Das weise ich wirklich von mir. Blockaden haben auch ihre Berechtigung. Aber eine Blockade-Aktion funktioniert in Wunsiedel nicht. Das haben diverse Initiativen in letzten Jahren oft versucht, aber die Polizei konnte immer verhindern, dass Gegendemonstranten auf die Strecke kommen. Daher finde ich unseren kreativen und innovativen Weg sinnvoll. Denn wir haben den Spieß umgedreht. Es war deutlich, dass es die Nazis wirklich genervt hat, dass sie gelaufen sind.
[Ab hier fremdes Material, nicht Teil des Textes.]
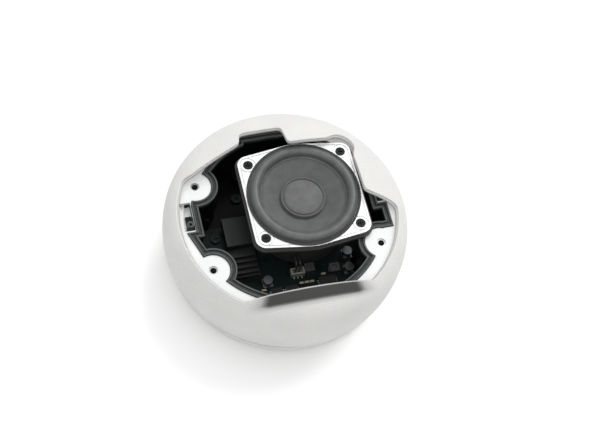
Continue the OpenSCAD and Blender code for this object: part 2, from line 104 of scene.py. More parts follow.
class Surface:
    """A Principled material with helpers that add procedural colour, gloss and relief."""

    def __init__(self, name, colour, rough, metal=0.0, **sockets):
        self.material = bpy.data.materials.new(name)
        self.material.use_nodes = True
        self.tree = self.material.node_tree
        self.shader = self.tree.nodes["Principled BSDF"]
        self.colour = colour
        self.rough = rough
        self.height = None
        self.shader.inputs["Base Color"].default_value = (*colour, 1)
        self.shader.inputs["Roughness"].default_value = rough
        self.shader.inputs["Metallic"].default_value = metal
        for socket, value in sockets.items():
            self.shader.inputs[socket.replace("_", " ")].default_value = value
        self.place = self.node("ShaderNodeTexCoord").outputs["Object"]

    def node(self, kind, **settings):
        made = self.tree.nodes.new(kind)
        for key, value in settings.items():
            if key in made.inputs:
                made.inputs[key].default_value = value
            else:
                setattr(made, key, value)
        return made

    def link(self, out, into):
        self.tree.links.new(out, into)

    def math(self, operation, a, b=None):
        made = self.node("ShaderNodeMath", operation=operation)
        for index, value in enumerate((a, b)):
            if value is None:
                continue
            if isinstance(value, (int, float)):
                made.inputs[index].default_value = value
            else:
                self.link(value, made.inputs[index])
        return made.outputs[0]

    def noise(self, size, detail=2.0, place=None, stretch=None):
        """Noise with features of the given size in metres."""
        made = self.node("ShaderNodeTexNoise", Scale=1 / size, Detail=detail)
        source = place or self.place
        if stretch:
            mapping = self.node("ShaderNodeMapping")
            mapping.inputs["Scale"].default_value = stretch
            self.link(source, mapping.inputs["Vector"])
            source = mapping.outputs["Vector"]
        self.link(source, made.inputs["Vector"])
        return made.outputs["Fac"]

    def tint(self, factor, dark, light, low=0.3, high=0.7, shade=None):
        """Base colour runs from dark to light, both as shares of the material's own colour."""
        ramp = self.node("ShaderNodeValToRGB")
        if shade is not None:
            ramp.color_ramp.elements.new(0.5)
        stops = [(low, dark), (high, light)] if shade is None else [(0, shade), (low, dark), (high, light)]
        for element, (position, share) in zip(ramp.color_ramp.elements, stops):
            element.position = position
            element.color = (*(min(1, c * share) for c in self.colour), 1)
        self.link(factor, ramp.inputs["Fac"])
        self.link(ramp.outputs["Color"], self.shader.inputs["Base Color"])
        return self

    def gloss(self, factor, low, high):
        spread = self.node("ShaderNodeMapRange")
        spread.inputs["To Min"].default_value = low
        spread.inputs["To Max"].default_value = high
        self.link(factor, spread.inputs["Value"])
        self.link(spread.outputs["Result"], self.shader.inputs["Roughness"])
        return self

    def relief(self, height, depth, strength=1.0):
        """Bump of the given depth in metres, stacked on what is there already."""
        bump = self.node("ShaderNodeBump", Strength=strength, Distance=depth)
        self.link(height, bump.inputs["Height"])
        if self.height:
            self.link(self.height, bump.inputs["Normal"])
        self.height = bump.outputs["Normal"]
        self.link(self.height, self.shader.inputs["Normal"])
        return self


def plastic(name, colour, rough, grain=0.35 * MM, depth=0.02 * MM, spread=0.12, shine=0.5):
    """Moulded plastic: faint mottling, spark-eroded grain and uneven gloss."""
    surface = Surface(name, colour, rough, Specular_IOR_Level=shine)
    surface.tint(surface.noise(9 * MM, 4), 1 - spread, 1 + spread / 2)
    surface.gloss(surface.noise(1.6 * MM, 3), rough - 0.07, rough + 0.09)
    surface.relief(surface.noise(grain, 2), depth)
    return surface


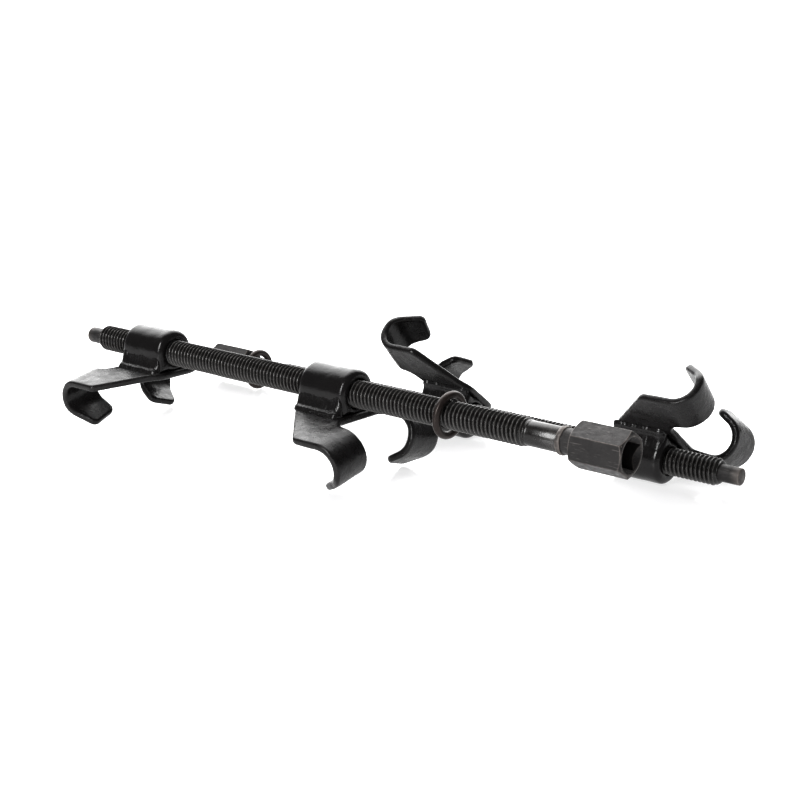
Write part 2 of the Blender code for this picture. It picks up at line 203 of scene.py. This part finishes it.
def claw_frame(unit, claw):
    """Matrix of a claw's frame, and how far its plate is shifted along X from the barrel's inner face."""
    node = f"{unit}_{claw}"
    barrel_low, barrel_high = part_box(node + "_barrel")
    plate_low, plate_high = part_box(node + "_jaw_plate")
    left, right = mount_axes(node)
    up = -(left + right).normalized()
    if plate_high.x - barrel_high.x > barrel_low.x - plate_low.x:
        outward = Vector((1.0, 0.0, 0.0))
        inner = barrel_low.x
        shift = plate_low.x - barrel_low.x
    else:
        outward = Vector((-1.0, 0.0, 0.0))
        inner = barrel_high.x
        shift = barrel_high.x - plate_high.x
    across = up.cross(outward)
    matrix = Matrix((outward, across, up)).transposed().to_4x4()
    axis = unit_frame(unit).translation
    matrix.translation = (inner, axis.y, axis.z)
    return matrix, shift


# ---------------------------------------------------------------- mesh tools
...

Die waren hinterher auch so schnell weg, wie schon lange nicht mehr, sind schnell in die Busse gestiegen und weg waren sie. Auch deswegen glaube ich, dass die Aktion viel gebracht hat.
Jetzt ist der Aufmarsch ja vorerst vorbei, die Spendengelder sind eingesammelt. Wie geht es nun weiter? Planen sie bereits wieder für das kommende Jahr eine neue Protestaktion?
Wir gehen davon aus, dass die Nazis nächstes Jahr wieder einen Marsch anmelden, auch wenn die Zahl der Teilnehmer eigentlich lächerlich ist. Es wird dann sicher auch wieder eine Gegenaktion geben, doch geplant ist noch nichts. Bewährt hat sich für uns die Kooperation mit EXIT, die haben uns toll unterstützt. Müde werden wir auf jeden Fall nicht — gerade mit dem Hype im Rücken.